Я подумала, что она крутится в таких кругах, где всегда высказывается одна точка зрения. Наш спор, конечно, не изменит никакого ее подхода к жизни, потому что Захарова, очевидно, забетонированная женщина, ядерная такая — она непробиваемая.
Ты ей говоришь, допустим, что в Крыму [во время «референдума» о присоединении к России] не было международных экспертов, наблюдателей, а она отвечает, что они были. И всё, для нее этого достаточно. Она сказала, что были, значит, были. Мне кажется, она себя выставила в очередной раз посмешищем для нормальных людей.
Мария Захарова говорит очень уверенно: в начале мероприятия она была открытой, доброжелательной. Я не обратила на это особого внимания, но во время нашего разговора она была уже достаточно агрессивной и в конце даже сказала что-то типа: «Простите, что так эмоционально, но вы сами так завели разговор».
Медиаторка, которая координировала лекцию, ничего мне не сказала, микрофон у меня не забирали. Вроде даже особо и руководства не было никакого. Помню, что в зале стояли главы департамента, но они просто переглядывались. Пока никакой реакции [на выступление] не было. Но это, может, из-за того, что я просто в университете ещё не была после той лекции. Один одногруппник только мне написал слова поддержки, больше никто.

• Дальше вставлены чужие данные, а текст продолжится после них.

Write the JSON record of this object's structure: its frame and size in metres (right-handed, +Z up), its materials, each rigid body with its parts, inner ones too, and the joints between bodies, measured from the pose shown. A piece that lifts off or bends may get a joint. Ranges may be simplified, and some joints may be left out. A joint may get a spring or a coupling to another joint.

Никаких разговоров, пропаганды, лекций, которые по всей России проходили в вузах после начала войны, у нас не было. Нам в этом плане повезло. Позиция почти у всех студентов антивоенная, а у преподавателей — по-разному, зависит скорее от возраста и от, возможно, какой-то советской закалки.
Я достаточно давно интересуюсь политикой, думаю, мои политические взгляды можно определить как левые — мне близки идеи социал-демократов. Интерес к политической стороне жизни развивался довольно постепенно: здесь прочитала статью, тут послушала Екатерину Шульман. В какой-то момент поняла, что читать и интересоваться мало, и решила участвовать по мере возможности. К слову, я неоднократно ходила на акции: мой первый митинг был 21 апреля 2021 года, когда требовали допустить врача к Навальному в колонию. И на антивоенных митингах была, конечно, — мне повезло, потому что меня ни разу не задержали. Когда началась война, настало очень тяжелое время для меня: каждый день это какая-то новая рана, травма из-за новостей о гибели мирных жителей, разрушениях.

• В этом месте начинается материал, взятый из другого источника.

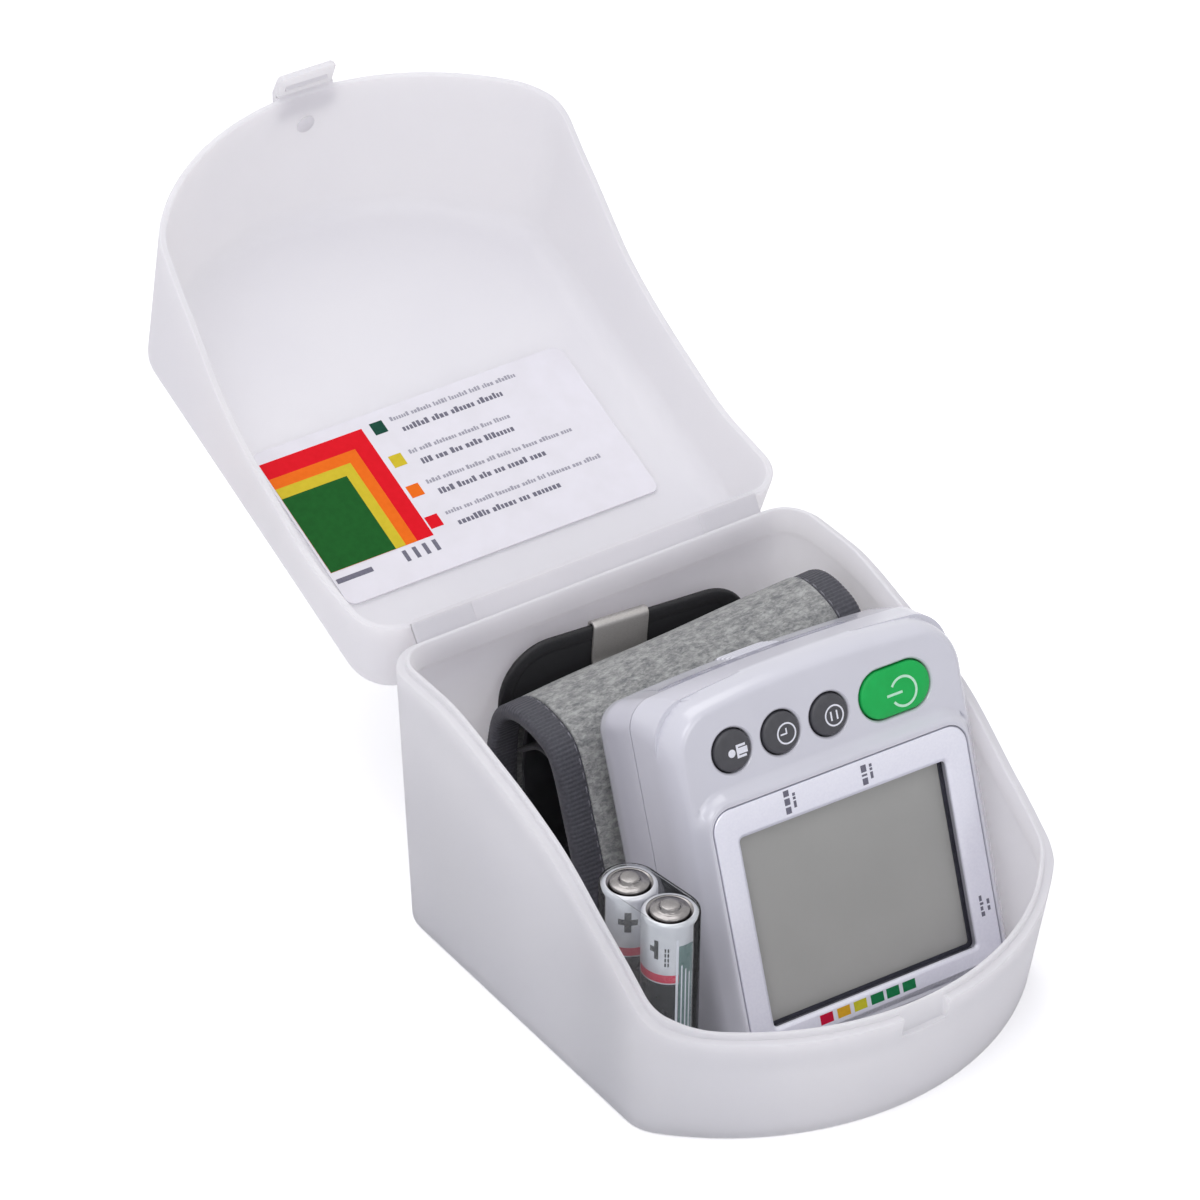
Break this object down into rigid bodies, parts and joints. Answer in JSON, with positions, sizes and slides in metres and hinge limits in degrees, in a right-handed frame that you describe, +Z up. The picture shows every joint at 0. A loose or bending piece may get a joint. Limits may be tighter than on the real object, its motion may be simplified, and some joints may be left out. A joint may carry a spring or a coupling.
{
  "type": "wrist blood pressure monitor",
  "caption": "Wrist blood pressure monitor with round keys, a power key and a rolled fabric cuff, standing in its hinged plastic case beside a pair of wrapped cells.",
  "frame": {"origin": "centre of the storage case's flat underside", "axes": "+Z up, +Y from the case's low front to its hinge, +X to the user's right"},
  "size_m": [0.0979, 0.2161, 0.1245],
  "materials": {
    "case_plastic": "satin, slightly translucent white",
    "printed_card": "smooth printed card",
    "shell_plastic": "pearl white, satin",
    "silver_paint": "satin silver",
    "clear_window": "clear, polished",
    "display_film": "grey, smooth",
    "key_rubber": "matt charcoal",
    "green_key": "satin green",
    "circuit_board": "solder mask green",
    "black_plastic": "moulded black",
    "steel": "nickel-plated, bright",
    "contact_brass": "bright",
    "soft_tube": "soft, milky",
    "cuff_felt": "heather grey brushed loop cloth",
    "clear_stiffener": "clear sheet",
    "binding_tape": "ribbed dark grey tape",
    "black_cloth": "black woven nylon",
    "nickel": "satin nickel",
    "cell_sleeve": "printed foil",
    "shrink_film": "clear thin film"
  },
  "bodies": {
    "case": {"case_base": "case_plastic", "living_hinge": "case_plastic"},
    "lid": {"case_lid": "case_plastic", "lid_label": "printed_card"},
    "monitor": {"front_shell": "shell_plastic", "rear_shell": "shell_plastic", "silver_bezel": "silver_paint", "display_lens": "clear_window", "display_glass": "display_film", "display_tray": "black_plastic", "display_connector_strip": "key_rubber", "keypad_mat": "key_rubber", "key_domes": "steel", "main_board": "circuit_board", "pressure_sensor": "black_plastic", "buzzer": "black_plastic", "controller_chip": "black_plastic", "memory_chip": "black_plastic", "crystal": "steel", "pump_motor": "steel", "pump_head": "black_plastic", "release_valve": "black_plastic", "air_tube": "soft_tube", "air_nozzle": "soft_tube", "battery_spring_left": "steel", "battery_spring_right": "steel", "battery_plate_left": "contact_brass", "battery_plate_right": "contact_brass", "case_screw_1": "steel", "case_screw_2": "steel", "case_screw_3": "steel", "case_screw_4": "steel", "cuff_plate": "black_plastic", "cuff_felt": "cuff_felt", "cuff_stiffener": "clear_stiffener", "air_bladder": "soft_tube", "cuff_lining": "black_cloth", "cuff_binding_left": "binding_tape", "cuff_binding_right": "binding_tape", "cuff_inner_tail": "black_cloth", "cuff_tongue": "black_cloth", "tongue_clip": "nickel"},
    "battery_cover_body": {"battery_cover": "shell_plastic"},
    "user_key": {"button_user": "key_rubber"},
    "clock_key": {"button_clock": "key_rubber"},
    "memory_key": {"button_memory": "key_rubber"},
    "power_key": {"button_power": "green_key"},
    "cells": {"cell_near_can": "steel", "cell_near_cap": "steel", "cell_near_sleeve": "cell_sleeve", "cell_far_can": "steel", "cell_far_cap": "steel", "cell_far_sleeve": "cell_sleeve", "cell_wrap": "shrink_film"}
  },
  "joints": [
    {"name": "lid_hinge", "type": "hinge", "parent": "case", "child": "lid", "pos_m": [0, 0.05554, 0.0612], "axis": [-1, 0, 0], "range_deg": [-167.7, 0]},
    {"name": "monitor_lift", "type": "slide", "parent": "case", "child": "monitor", "axis": [0, 0, 1], "range_m": [0, 0.075]},
    {"name": "cells_lift", "type": "slide", "parent": "case", "child": "cells", "axis": [0, 0, 1], "range_m": [0, 0.065]},
    {"name": "cover_slide", "type": "slide", "parent": "monitor", "child": "battery_cover_body", "axis": [0.0193, 0.3596, 0.9329], "range_m": [0, 0.03]},
    {"name": "user_press", "type": "slide", "parent": "monitor", "child": "user_key", "axis": [0.0228, 0.9327, -0.36], "range_m": [0, 0.0005], "stiffness_N_per_m": 600, "springref_m": -0.0004},
    {"name": "clock_press", "type": "slide", "parent": "monitor", "child": "clock_key", "axis": [0.0228, 0.9327, -0.36], "range_m": [0, 0.0005], "stiffness_N_per_m": 600, "springref_m": -0.0004},
    {"name": "memory_press", "type": "slide", "parent": "monitor", "child": "memory_key", "axis": [0.0228, 0.9327, -0.36], "range_m": [0, 0.0005], "stiffness_N_per_m": 600, "springref_m": -0.0004},
    {"name": "power_press", "type": "slide", "parent": "monitor", "child": "power_key", "axis": [0.0228, 0.9327, -0.36], "range_m": [0, 0.0005], "stiffness_N_per_m": 600, "springref_m": -0.0004}
  ]
}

Все мои родственники за спецоперацию, и я не хочу, чтобы родители знали о моем выступлении на конференции. Я боюсь этого, потому что мы с сестрой и так достаточно много усилий приложили к тому, чтобы поддерживать хоть какие-то хорошие и теплые отношения с семьей. Мы уже давно определили наши политические позиции в семье, и я наверняка знала, как родственники отреагируют на происходящее. С самого первого дня избегала с родителями разговоров о войне, потому что очень давно поняла, что это настолько бессмысленно, что приводит только к ссорам. И тогда я постаралась принять их такими, какие они есть.
Я не хочу уезжать из России. Я рассуждала об этом достаточно долго, и в какой-то момент я поняла, что я хочу быть здесь. У меня появился интерес к политике, я даже собиралась получать образование, собственно, в государственном управлении, и все мечты были о том, чтобы остаться в России и что-то менять. Но когда началась война, я поняла, что мечты будет очень сложно — если не почти невозможно — осуществить в обозримом будущем.